Arctic Release Of Methane Now At Deadly Levels
By James Donahue
During the years when scientists were warning us about the "greenhouse effect" of carbon dioxide from
the mass burning of carbon based fuels, it was also theorized that if the heating Earth caused the Arctic ice to melt there
would also be a huge release of methane gas entrapped in the ice that would intensify the problem.
While the media is not reporting it, the worst scenario imaginable is now happening as the Arctic
ice is, indeed, disappearing at an alarming rate. The methane which has been trapped in that ice and deep below the ocean
for millions of years started to be released in October, 2013, at "a staggering rate" according to Arctic News. This
has world scientists and researchers alarmed, but to date, except for a short video titled "Last Hours," the danger
has not been making headlines.
Why are scientists and the media staying silent about this looming catastrophe? Writer Dorsi Lynn
Diaz, in a report in the on-line publication Examiner said: "At this point, and the critical state we are in, I think
they know we are in such a major crisis that they really can’t make this headline news. They are dancing around the
subject trying to figure out what to do and how to proceed with a situation that is blowing all their projections out of the
Diaz also wrote that this is "something that is so huge, so frightening and so mind boggling that
if people were to wrap their minds around this there would be a mass uprising and mass panic.
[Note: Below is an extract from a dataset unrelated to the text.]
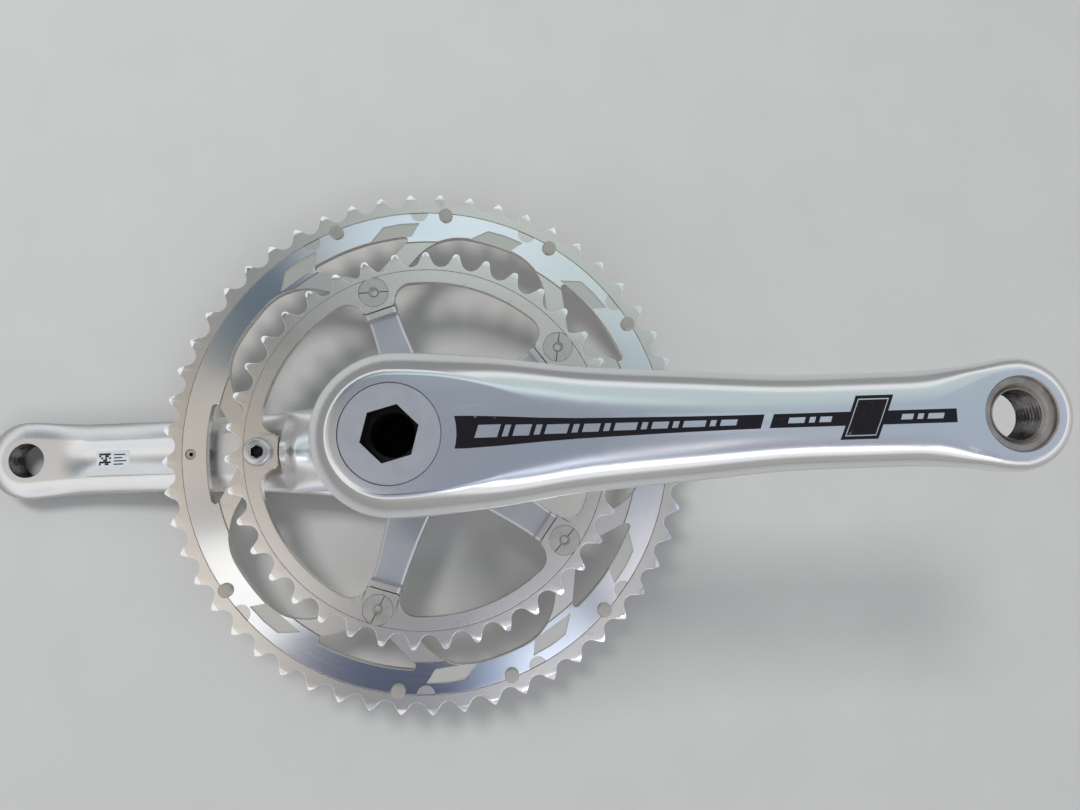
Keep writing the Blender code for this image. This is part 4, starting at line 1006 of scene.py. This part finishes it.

So we are left in the dark about
the potential extinction of our species because certain special interest groups want to continue to profit from the use of
fossil fuels and certain governing agencies do not want to create mass panic."
Dennis Hayes, founder of Earth Day Network said: "As Last Hours makes clear, humankind
must choose to rein in its carbon emissions now, or Nature will rein them in for us."
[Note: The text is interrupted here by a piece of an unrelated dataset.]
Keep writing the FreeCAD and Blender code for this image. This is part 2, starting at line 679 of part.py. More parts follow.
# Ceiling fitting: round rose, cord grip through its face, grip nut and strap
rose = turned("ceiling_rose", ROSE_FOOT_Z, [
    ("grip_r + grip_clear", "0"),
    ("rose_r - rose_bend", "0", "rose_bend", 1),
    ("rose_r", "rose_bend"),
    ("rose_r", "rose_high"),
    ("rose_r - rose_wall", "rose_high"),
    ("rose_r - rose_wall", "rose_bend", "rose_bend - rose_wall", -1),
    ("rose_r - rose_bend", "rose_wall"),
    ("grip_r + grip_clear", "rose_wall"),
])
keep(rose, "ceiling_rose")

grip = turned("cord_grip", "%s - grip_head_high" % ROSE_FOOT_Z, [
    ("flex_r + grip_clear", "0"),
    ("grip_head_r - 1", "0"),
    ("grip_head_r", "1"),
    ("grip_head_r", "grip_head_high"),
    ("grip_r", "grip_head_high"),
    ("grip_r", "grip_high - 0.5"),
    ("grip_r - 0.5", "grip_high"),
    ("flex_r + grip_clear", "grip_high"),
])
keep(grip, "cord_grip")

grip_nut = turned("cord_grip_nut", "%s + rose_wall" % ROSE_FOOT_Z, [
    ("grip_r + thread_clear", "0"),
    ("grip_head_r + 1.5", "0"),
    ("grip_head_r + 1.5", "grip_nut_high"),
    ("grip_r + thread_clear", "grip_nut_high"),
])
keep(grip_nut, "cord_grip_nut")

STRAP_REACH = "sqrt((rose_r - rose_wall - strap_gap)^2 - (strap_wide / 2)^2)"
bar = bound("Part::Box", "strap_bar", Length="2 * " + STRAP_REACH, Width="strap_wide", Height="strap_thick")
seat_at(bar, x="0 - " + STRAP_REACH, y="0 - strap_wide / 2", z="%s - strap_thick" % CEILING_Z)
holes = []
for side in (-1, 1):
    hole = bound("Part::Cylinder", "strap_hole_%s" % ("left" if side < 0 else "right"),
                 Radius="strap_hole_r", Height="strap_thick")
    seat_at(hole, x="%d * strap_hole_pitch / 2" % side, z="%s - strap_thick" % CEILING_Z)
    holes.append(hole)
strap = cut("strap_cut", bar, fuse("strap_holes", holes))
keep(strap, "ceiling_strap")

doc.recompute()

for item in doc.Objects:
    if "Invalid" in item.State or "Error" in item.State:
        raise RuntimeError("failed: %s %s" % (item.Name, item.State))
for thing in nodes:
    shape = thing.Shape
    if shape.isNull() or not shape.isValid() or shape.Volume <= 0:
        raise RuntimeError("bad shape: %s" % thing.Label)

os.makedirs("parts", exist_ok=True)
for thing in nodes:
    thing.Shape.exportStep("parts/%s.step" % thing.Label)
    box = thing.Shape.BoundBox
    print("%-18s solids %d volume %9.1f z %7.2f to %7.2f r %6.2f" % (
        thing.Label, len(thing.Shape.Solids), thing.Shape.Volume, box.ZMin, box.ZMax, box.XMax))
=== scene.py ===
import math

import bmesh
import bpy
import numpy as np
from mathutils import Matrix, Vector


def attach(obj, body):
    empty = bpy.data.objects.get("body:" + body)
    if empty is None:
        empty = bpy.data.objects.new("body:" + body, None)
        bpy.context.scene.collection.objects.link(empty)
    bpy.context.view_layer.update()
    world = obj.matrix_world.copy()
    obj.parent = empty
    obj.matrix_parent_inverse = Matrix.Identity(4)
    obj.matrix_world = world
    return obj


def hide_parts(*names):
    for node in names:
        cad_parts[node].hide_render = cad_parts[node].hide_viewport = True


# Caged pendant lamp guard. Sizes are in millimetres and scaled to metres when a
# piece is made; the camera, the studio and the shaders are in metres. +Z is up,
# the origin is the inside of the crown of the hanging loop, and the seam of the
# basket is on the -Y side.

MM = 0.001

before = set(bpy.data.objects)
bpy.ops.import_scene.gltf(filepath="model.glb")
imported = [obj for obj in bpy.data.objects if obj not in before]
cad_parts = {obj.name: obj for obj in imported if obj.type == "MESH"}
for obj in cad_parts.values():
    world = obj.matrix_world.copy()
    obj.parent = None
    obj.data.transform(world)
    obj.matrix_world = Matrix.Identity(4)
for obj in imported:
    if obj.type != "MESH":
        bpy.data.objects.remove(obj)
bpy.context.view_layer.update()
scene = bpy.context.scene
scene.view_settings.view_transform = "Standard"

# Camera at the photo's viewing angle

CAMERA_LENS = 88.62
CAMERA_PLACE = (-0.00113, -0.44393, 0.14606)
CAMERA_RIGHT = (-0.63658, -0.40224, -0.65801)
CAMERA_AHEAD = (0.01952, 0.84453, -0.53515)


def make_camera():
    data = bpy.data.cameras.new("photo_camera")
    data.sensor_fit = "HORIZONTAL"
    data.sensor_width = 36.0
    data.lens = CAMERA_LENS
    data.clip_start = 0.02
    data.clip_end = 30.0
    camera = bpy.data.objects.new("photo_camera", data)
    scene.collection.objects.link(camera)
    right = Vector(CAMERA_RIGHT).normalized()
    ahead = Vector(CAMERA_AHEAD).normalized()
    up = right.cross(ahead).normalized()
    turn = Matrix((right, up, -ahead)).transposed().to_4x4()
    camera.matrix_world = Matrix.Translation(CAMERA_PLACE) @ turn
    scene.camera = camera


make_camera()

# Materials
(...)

Why is the release of so much methane so dangerous? A report in Arctic Times notes that methane has
an immediate global warming potential of 120 times that of carbon dioxide. Thus 20 picograms of methane would have an initial
greenhouse effect equaling over 2,400 picograms of carbon dioxide.
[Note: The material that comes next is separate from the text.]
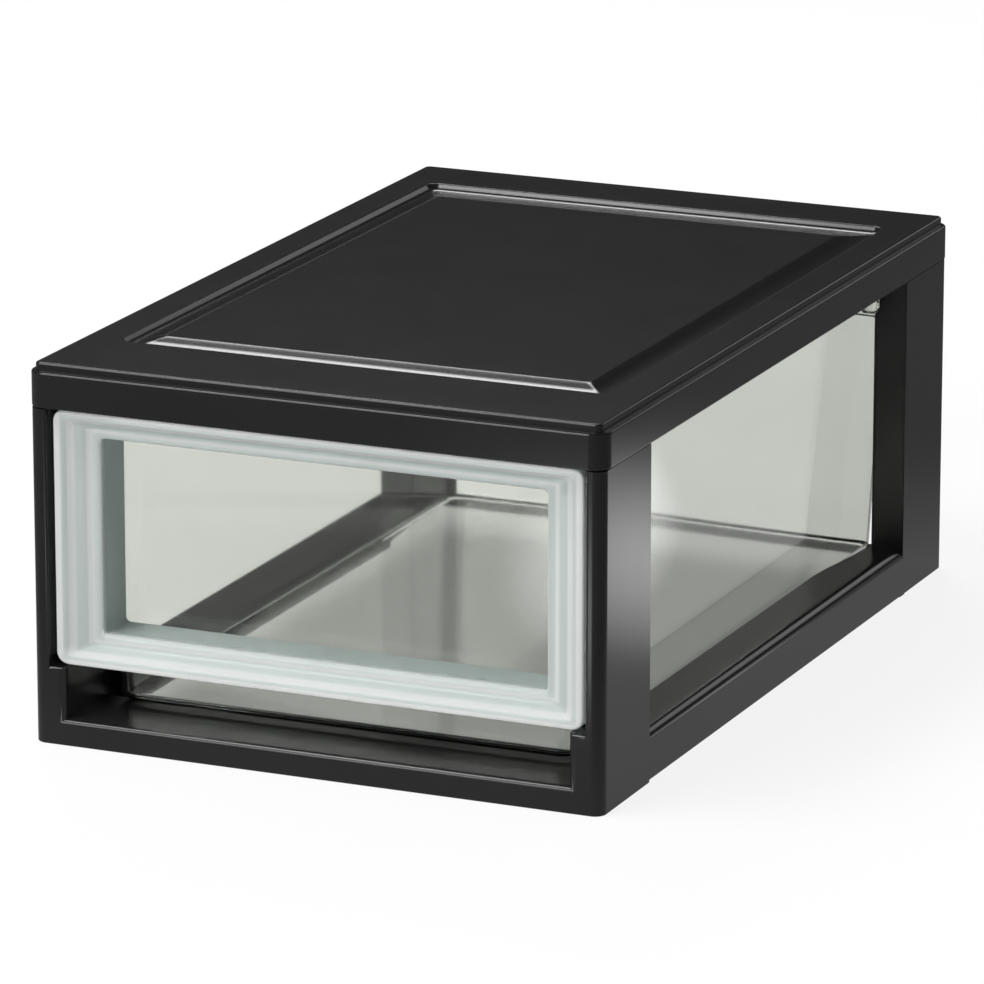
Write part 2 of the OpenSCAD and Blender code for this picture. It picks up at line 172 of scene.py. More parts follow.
def quarter_turn(steps: int) -> list[tuple[float, float]]:
    """Return the cosine and the sine at even steps from 0 to 90 degrees."""
    turns = [math.radians(90 * i / steps) for i in range(steps + 1)]
    return [(math.cos(a), math.sin(a)) for a in turns]


def rounded(ring: Ring, radius: float, steps: int) -> list[Ring]:
    """Return the rings of a quarter-round edge.

    Args:
        ring: Ring at the edge's theoretical corner.
        radius: Radius of the edge.
        steps: Number of segments.

    Returns:
        The rings, from the side over to the top.
    """
    return [ring.inset(radius * (1 - c), ring.level - radius * (1 - s)) for c, s in quarter_turn(steps)]


def loft(bm: BMesh, rings: Sequence[Ring], steps: int, axis: Axis, closed: bool) -> None:
    """Join rings with faces.

    Args:
        bm: Mesh to add to.
        rings: Loops in order.
        steps: Segments in each rounded corner.
        axis: Direction in which the loops are stacked.
        closed: True joins the last ring to the first; False caps both ends.
    """
    loops = [[bm.verts.new(p) for p in r.points(steps, axis)] for r in rings]
    following = loops[1:] + loops[:1] if closed else loops[1:]
    for a, b in zip(loops, following):
        n = len(a)
        for i in range(n):
            j = (i + 1) % n
            bm.faces.new((a[i], a[j], b[j], b[i]))
    if not closed:
        bm.faces.new(loops[0])
        bm.faces.new(loops[-1])


@dataclass(frozen=True)
class Block:
    """A small block with softened edges on the right side of the box, in millimetres.

    Args:
        low: Its lowest corner.
        high: Its highest corner.
        edge: Radius of its edges.
        segments: Segments of that radius.
    """

    low: Place
    high: Place
    edge: float
    segments: int = 3

    def add(self, bm: BMesh, side: int) -> None:
        """Add it to a mesh.

        Args:
            bm: Mesh to add to.
            side: 1 keeps it on the right, -1 puts its mirror image on the left.
        """
        x0, x1 = sorted((side * self.low[0], side * self.high[0]))
        low, high = (x0, *self.low[1:]), (x1, *self.high[1:])
        made = bmesh.ops.create_cube(bm, size=1.0)["verts"]
        for v in made:
            v.co = Vector([(low[k] + (v.co[k] + 0.5) * (high[k] - low[k])) * MM for k in range(3)])
        edges = list(dict.fromkeys(e for v in made for e in v.link_edges))
        width = self.edge * MM
        bmesh.ops.bevel(bm, geom=edges, offset=width, segments=self.segments, profile=0.5, affect="EDGES")


def new_object(name: str, data: bpy.types.ID) -> Object:
    """Make an object at the scene's origin."""
    obj = bpy.data.objects.new(name, data)
    bpy.context.scene.collection.objects.link(obj)
    return obj


def evaluated_mesh(obj: Object) -> Mesh:
    """Return an object's mesh as its modifiers leave it."""
    graph = bpy.context.evaluated_depsgraph_get()
    shown = obj.evaluated_get(graph)
    return bpy.data.meshes.new_from_object(shown, preserve_all_data_layers=True, depsgraph=graph)


def settled(obj: Object) -> Object:
    """Keep an object's large faces flat and turn it into a plain mesh.

    Args:
        obj: A smooth-shaded object, with or without modifiers.

    Returns:
        The same object, with its modifiers applied.
    """
    flat = obj.modifiers.new("flat_faces", "WEIGHTED_NORMAL")
    flat.keep_sharp = True
    flat.weight = FACE_WEIGHT
    mesh = evaluated_mesh(obj)
    old = obj.data
    obj.modifiers.clear()
    obj.data = mesh
    mesh.name = obj.name
    bpy.data.meshes.remove(old)
    return obj


def finish_piece(name: str, bm: BMesh, crease: float) -> Object:
    """Turn a bmesh into a smooth-shaded object whose flat faces stay flat.

    Args:
        name: Name of the piece.
        bm: Its mesh, in metres and in place. It is freed.
        crease: Angle in degrees above which an edge stays crisp.

    Returns:
        The new object, with its modifiers applied.
    """
    bmesh.ops.remove_doubles(bm, verts=bm.verts, dist=MERGE)
    bmesh.ops.recalc_face_normals(bm, faces=bm.faces)
    mesh = bpy.data.meshes.new(name)
    bm.to_mesh(mesh)
    bm.free()
    mesh.shade_smooth()
    mesh.set_sharp_from_angle(angle=math.radians(crease))
    return settled(new_object(name, mesh))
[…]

Once methane gas gets into the atmosphere, it slowly begins to break down into carbon dioxide but
the report says that a large release, like that occurring in portions of the Arctic region, "could cause hydroxyl depletion
in the atmosphere, extending the lifetime of methane to decades."
A pictogram, which measures this gas at the rate of a portion of one-trillionth of a gram, seems to
be such a small amount that it should not concern us. But there already exists a certain level of methane gas in the world’s
atmosphere, and a certain amount is being steadily released from the Earth each day. Environmental researchers at Columbia
University estimate that a release 1,250 parts per billion per day is a "livable level." But the USGS readings show that the
release now occurring in the Arctic is now above 1,950 parts per billion daily.
So how will all of this additional methane affect our world and our lives? A report in Above Top
Secret noted: "The seas, lakes and oceans are now pluming deadly hydrogen sulfide and suffocating methane. Hydrogen sulfide
is a highly toxic water-soluble heavier-than-air gas and will accumulate in low-lying areas. Methane is slightly more buoyant
than normal air so it will all around, but will tend to contaminate our atmosphere from the top down.
"These gases are sickening and killing oxygen-using life all around the world, including human life,
as our atmosphere is increasingly poisoned. Because both gases are highly flammable and because our entire civilization is
built around fire and flammable fuels, this is leading to more fires and explosions."
The writer suggested in a series of articles that the increased mixture of methane in the air may
be the cause of the unexplained "booms," large balls of lights and explosions occurring in the sky at various places around
the world, sinkholes, increased volcanism, increased heat waves and increasingly intense storms.